Et si le virus Zika n'était pas (le seul) responsable de l'explosion du nombre de cas de microcéphalies observés au Brésil depuis le printemps 2015 ? C'est la question que se posent plusieurs chercheurs argentins et brésiliens dans un rapport publié le 3 février dernier. Les scientifiques, coordonnés par le pédiatre Avila Vazquez, émettent l'hypothèse que ces microcéphalies puissent être causées par un pesticide, le pyriproxyfène.
Pourquoi le pyriproxyfène est-il montré du doigt ?
Le pyriproxyfène est un larvicide très utilisé en Amérique latine pour lutter contre le moustique Ædes ægypti. Cet insecte est en effet responsable de la propagation de deux maladies, la dengue et le chinkungunya, qui font des ravages dans ces régions. Les autorités brésiliennes injectent donc du pyriproxyfène dans les réservoirs d'eau potable depuis près de deux ans afin de tuer les larves de moustique.
Pour le docteur Avila Vazquez, des femmes enceintes auraient pu être contaminées en buvant cette eau, donnant ensuite naissance à des enfants souffrant d'anomalies de croissance. Le pédiatre donne plusieurs arguments en ce sens. D'abord, les précédentes épidémies de Zika n'ont "pas causé d'anomalies à la naissance chez les nouveau-nés, alors même que 75% de la population était infectée" par le virus. Ensuite, "on ne recense pas de microcéphalies dans d'autres pays, comme la Colombie, qui comptent beaucoup de cas de Zika". Enfin, le lien de causalité entre le virus Zika et les cas de microcéphalie n'est toujours pas scientifiquement établi.

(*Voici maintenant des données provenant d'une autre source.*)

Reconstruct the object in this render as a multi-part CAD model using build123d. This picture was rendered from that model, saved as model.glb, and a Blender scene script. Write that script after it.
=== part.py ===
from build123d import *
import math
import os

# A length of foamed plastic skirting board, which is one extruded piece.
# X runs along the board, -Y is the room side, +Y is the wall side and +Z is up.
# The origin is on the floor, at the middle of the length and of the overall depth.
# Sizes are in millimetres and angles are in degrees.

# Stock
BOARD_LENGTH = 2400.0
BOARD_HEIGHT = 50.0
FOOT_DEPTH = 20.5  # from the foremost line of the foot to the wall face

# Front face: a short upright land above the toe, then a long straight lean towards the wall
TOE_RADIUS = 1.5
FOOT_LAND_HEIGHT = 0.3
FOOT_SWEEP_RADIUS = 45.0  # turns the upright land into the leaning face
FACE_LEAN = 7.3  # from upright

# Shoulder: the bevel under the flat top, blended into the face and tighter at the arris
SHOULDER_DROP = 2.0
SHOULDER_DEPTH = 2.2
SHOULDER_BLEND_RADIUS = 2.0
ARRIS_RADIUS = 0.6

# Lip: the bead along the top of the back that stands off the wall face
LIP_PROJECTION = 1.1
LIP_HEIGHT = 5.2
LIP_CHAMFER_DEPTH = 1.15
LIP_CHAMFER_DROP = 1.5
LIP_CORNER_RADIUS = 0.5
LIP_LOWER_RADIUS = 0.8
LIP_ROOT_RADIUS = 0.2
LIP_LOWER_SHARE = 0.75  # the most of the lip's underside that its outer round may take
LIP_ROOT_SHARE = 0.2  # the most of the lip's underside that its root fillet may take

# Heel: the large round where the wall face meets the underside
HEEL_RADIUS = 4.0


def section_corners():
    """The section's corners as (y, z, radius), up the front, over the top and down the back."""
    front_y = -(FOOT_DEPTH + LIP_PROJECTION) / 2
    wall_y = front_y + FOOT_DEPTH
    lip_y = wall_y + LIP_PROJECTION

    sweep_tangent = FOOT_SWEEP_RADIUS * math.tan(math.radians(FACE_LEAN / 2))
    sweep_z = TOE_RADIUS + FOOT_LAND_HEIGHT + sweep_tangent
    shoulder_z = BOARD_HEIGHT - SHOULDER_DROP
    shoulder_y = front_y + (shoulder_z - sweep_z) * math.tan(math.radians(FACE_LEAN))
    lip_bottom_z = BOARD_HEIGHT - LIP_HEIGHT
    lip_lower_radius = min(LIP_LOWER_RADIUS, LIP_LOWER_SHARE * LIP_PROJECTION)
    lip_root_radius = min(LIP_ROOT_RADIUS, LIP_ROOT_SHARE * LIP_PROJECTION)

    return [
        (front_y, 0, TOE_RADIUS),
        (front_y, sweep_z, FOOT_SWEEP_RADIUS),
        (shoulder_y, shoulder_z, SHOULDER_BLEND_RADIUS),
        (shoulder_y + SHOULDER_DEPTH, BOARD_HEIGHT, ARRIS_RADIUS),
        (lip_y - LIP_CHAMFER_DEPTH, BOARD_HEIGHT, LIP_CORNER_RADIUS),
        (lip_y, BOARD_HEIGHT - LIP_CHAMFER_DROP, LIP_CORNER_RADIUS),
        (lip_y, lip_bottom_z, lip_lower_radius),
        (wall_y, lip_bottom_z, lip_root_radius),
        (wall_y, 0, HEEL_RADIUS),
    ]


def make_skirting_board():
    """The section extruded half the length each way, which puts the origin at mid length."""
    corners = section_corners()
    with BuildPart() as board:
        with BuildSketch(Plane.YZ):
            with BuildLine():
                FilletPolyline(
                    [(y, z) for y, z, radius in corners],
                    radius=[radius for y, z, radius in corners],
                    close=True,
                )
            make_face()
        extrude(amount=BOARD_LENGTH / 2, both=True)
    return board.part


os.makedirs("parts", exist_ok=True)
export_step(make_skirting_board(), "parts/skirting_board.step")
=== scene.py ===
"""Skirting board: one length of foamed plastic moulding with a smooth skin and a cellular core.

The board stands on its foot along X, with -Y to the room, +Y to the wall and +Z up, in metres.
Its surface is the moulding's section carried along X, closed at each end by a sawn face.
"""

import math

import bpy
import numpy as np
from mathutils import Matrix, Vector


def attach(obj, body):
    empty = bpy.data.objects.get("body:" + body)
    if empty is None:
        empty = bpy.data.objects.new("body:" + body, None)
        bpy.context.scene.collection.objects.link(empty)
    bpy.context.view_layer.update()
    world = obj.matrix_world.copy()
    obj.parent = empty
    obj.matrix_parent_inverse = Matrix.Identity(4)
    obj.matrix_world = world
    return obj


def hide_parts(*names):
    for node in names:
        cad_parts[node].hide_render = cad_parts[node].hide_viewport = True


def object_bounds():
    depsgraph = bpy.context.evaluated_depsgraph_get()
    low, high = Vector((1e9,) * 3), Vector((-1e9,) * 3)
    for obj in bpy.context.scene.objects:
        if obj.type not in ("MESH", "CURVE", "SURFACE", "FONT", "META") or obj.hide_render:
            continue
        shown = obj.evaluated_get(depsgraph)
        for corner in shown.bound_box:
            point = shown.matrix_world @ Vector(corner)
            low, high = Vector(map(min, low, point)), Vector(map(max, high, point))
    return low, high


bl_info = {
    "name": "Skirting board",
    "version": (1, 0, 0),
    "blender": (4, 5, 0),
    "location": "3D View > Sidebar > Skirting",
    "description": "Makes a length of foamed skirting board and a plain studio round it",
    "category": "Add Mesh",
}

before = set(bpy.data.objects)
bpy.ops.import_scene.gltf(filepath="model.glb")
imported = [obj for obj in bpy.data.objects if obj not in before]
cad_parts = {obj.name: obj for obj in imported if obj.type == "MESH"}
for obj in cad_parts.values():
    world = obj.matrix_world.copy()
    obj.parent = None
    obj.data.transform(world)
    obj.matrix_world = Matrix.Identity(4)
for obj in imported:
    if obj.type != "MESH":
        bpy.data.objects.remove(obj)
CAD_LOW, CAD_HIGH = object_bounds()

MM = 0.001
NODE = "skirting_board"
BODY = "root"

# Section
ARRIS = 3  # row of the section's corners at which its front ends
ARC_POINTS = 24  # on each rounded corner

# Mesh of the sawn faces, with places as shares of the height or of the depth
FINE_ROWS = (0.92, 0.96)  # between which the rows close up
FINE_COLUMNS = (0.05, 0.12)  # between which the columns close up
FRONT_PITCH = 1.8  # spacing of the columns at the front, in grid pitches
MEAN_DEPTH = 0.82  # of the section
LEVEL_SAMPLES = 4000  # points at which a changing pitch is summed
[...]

Cette hypothèse est-elle scientifiquement crédible ?
Pour le parasitologue Daniel Camus, qui coordonne un groupe de travail sur Zika au Haut conseil de la santé publique, "il est normal de se poser la question" du lien entre les pesticides et les cas de microcéphalie observés. "Le virus Zika peut jouer un rôle, mais il peut aussi y avoir des facteurs favorisants", explique le scientifique. "Il est donc possible d'imaginer un effet cumulatif des pesticides et de Zika. Cela peut également être dû à un surdosage du pyriproxyfène."
" Le virus Zika peut jouer un rôle, mais il peut aussi y avoir des facteurs favorisants. "
Mais s'il est légitime de se poser la question, rien n'est établi scientifiquement, loin de là. Les travaux d'Avila Vazquez "sont encore au stade de la réflexion, pas d'une étude à proprement parler", souligne Daniel Camus. Des éléments viennent d'ailleurs apporter une contradiction aux hypothèses du pédiatre argentin. En Polynésie française par exemple, où de nombreux cas de microcéphalie ont été recensés, le pyriproxyfène n'a jamais été utilisé pour lutter contre les moustiques. Le lien entre pesticide et malformations des nouveau-nés n'est donc "pas totalement évident, même si on ne peut pas l'exclure", résume Daniel Camus.
Quelle est la réponse des autorités ?
Le gouvernement fédéral brésilien s'est montré extrêmement ferme, assurant lundi que "l'association entre l'utilisation du pyriproxyfène et la microcéphalie n'a aucune base scientifique". Il a par ailleurs rappelé que l'injection de ce pesticide était effectuée en suivant les recommandations de l'Organisation mondiale de la santé. Un moyen d'éviter que les doutes émis par Avila Vazquez ne se transforment en rumeur. Celle-ci pourrait se propager d'autant plus rapidement que le pyriproxyfène est fabriqué par Sumitomo Chemical, une compagnie japonaise partenaire du géant américain Monsanto.
Dans ce contexte incertain, l'analyse que l'OMS doit rendre dans les prochains jours sur le lien entre le virus Zika et les microcéphalies est très attendue. Quand bien même elle établirait clairement une causalité entre les deux, le professeur Daniel Camus souligne la "nécessité d'entamer toute une série d'études plus poussées sur la physiopathologie de ces microcéphalies".